Look closely at the zipper construction, handle attachment points, shoulder strap hardware, and bottom panel. Those are the failure points on low-quality bags. Strong fabric is important, but heavy-duty stitching and reinforced load areas are what keep the bag usable long term.
It also helps to think about cleaning. Bags with slick or wipeable interiors are easier to maintain than rough fabric linings that absorb sweat and odor. If you train hard several times a week, a bag that is easy to wipe down is not a luxury. It is a practical feature.
A smart gear bag setup for different buyers
Beginners should keep it simple. Choose a dependable bag with enough room for a uniform, belt, protective gear, and a water bottle. You do not need every feature, but you do need solid construction and a layout that makes gear easy to find.
Intermediate and advanced students should think in terms of training frequency. If you are in class multiple times a week, quality matters more than a bargain price. Better ventilation, stronger straps, and smarter storage make daily use easier and help protect the gear inside.
Competitors should prioritize organization and transport. Tournament days involve extra gear, paperwork, food, tape, backups, and recovery items. A bag that keeps everything separated can reduce stress and save time when every round matters.
Instructors and school owners usually need capacity and reliability first. If you carry pads, mitts, extra belts, demo gear, or student equipment, your bag is part of the job. This is where larger-format options and proven durability earn their keep.

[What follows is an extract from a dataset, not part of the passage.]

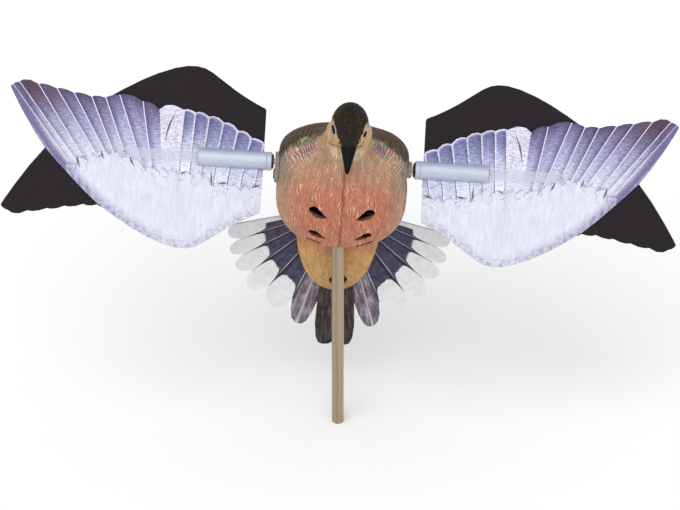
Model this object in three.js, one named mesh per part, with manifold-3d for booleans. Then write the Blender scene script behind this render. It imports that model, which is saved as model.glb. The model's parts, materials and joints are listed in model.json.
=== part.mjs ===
// A spinning-wing dove decoy in landing pose on a plain pole.
// Millimetres, +Z up. The bird faces -Y and its wings lie along X.
// The origin is the foot of the pole, where it meets the ground.

import * as THREE from "three";
import { mergeVertices } from "three/addons/utils/BufferGeometryUtils.js";
import Module from "manifold-3d";

const wasm = await Module();
wasm.setup();

// Where the wing shaft sits, measured from the foot of the pole, and how far the bird
// leans to one side on the upright pole, in degrees
const SHAFT_HEIGHT = 228;
const SHAFT_BEHIND_POLE = 20;
const LEAN = 3.7;

// Pole
const POLE_RADIUS = 4.75;
const POLE_DEPTH_IN_BODY = 34;
const SOCKET_WALL = 2.4;
const FIT = 0.3;

// Moulded bird
const WALL = 2.2;
const OUTER_DETAIL = 0.62;
const INNER_DETAIL = 0.33;
const SEAM_DEPTH = 0.6;
const SEAM_WIDTH = 0.9;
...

For martial artists shopping in a one-stop environment like BlackBeltShop, it makes sense to choose a bag the same way you choose gloves, uniforms, and pads - based on how you train, how often you train, and what your equipment actually needs.
The best martial arts gear bag is the one that keeps up with your schedule, protects your equipment, and makes training easier every time you pack it. Buy for your discipline, your loadout, and your routine, and you will feel the difference before you even step on the mat.